Per le strade di Kin-la-belle, vedo una donna vestita elegantemente, che sta scavando a mani nude nelle fognature a cielo aperto, per risolvere qualche problema della sua città. Vedo i bambini di strada riuniti in bande, di notte, che giocano sui marciapiedi mentre pensano a cosa ruberanno domani per poter mangiare.

Che fare?

Nel Kivu, a Goma, a Kiwanija, la situazione sarà certamente diversa, ma il concetto è sempre lo stesso: i governi, anche quello italiano, dovrebbero fare pressioni affinché gli accordi di pace siano rispettati, e le milizie dovrebbero agire negli interessi della popolazione perseguitata. Invece tutto questo terrore rischia di diventare un anestetico. Il dolore assopisce ogni volontà. Arrivati a questo punto, alla privazione di ogni speranza, la strategia di guerra avrà ottenuto ciò che voleva: deprimere la gente a tal punto da renderla incapace di reagire, in modo da annientarla. E prendere così possesso dei terreni ai quali appartenevano. Per arricchirsi sempre di più.

Le ragazze di Kinshasa ospitate nell’orfanatrofio, avevano i segni della tortura sul viso e sulle gambe e – ancora più profondamente – nell’anima. Ognuna di loro aveva storie dolorose alle spalle. Tutto questo non deve far dimenticare, però, che la gente africana è ospitale, ha il senso della famiglia. Solo che in questa “normalità” del bene, ne è dilagata un’altra, attraverso la guerra civile: la banalità del male. La normalità dell’odio.

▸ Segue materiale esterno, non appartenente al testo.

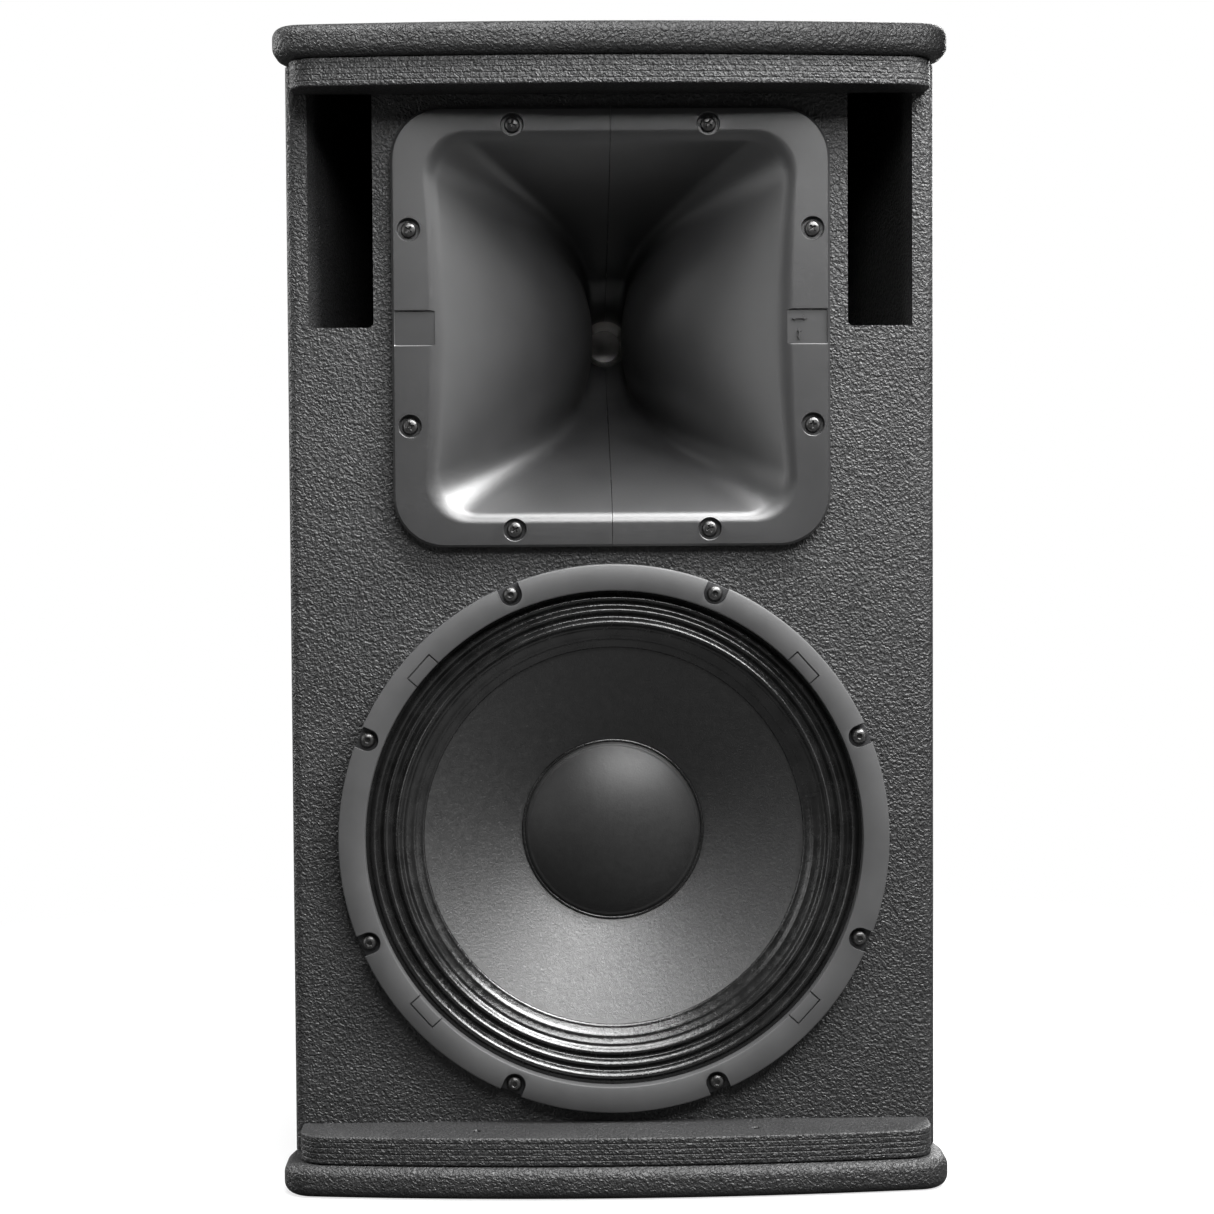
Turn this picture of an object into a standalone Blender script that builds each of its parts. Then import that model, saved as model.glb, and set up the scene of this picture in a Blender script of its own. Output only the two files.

C’è molto da fare, poco da capire.

Le donne del Kivu, nel 2003, alla fine della guerra civile, manifestavano con canti e cartelli la loro volontà di pace. Prima di arrivare ad un altro genocidio, dovremmo fare in modo che la loro voce non rimanga inascoltata e che possa essere una testimonianza di quanto la guerra porti solo orrore e dolore, e anestetizzi col terrore più profondo l’innata gioia di vivere che ogni essere umano ha.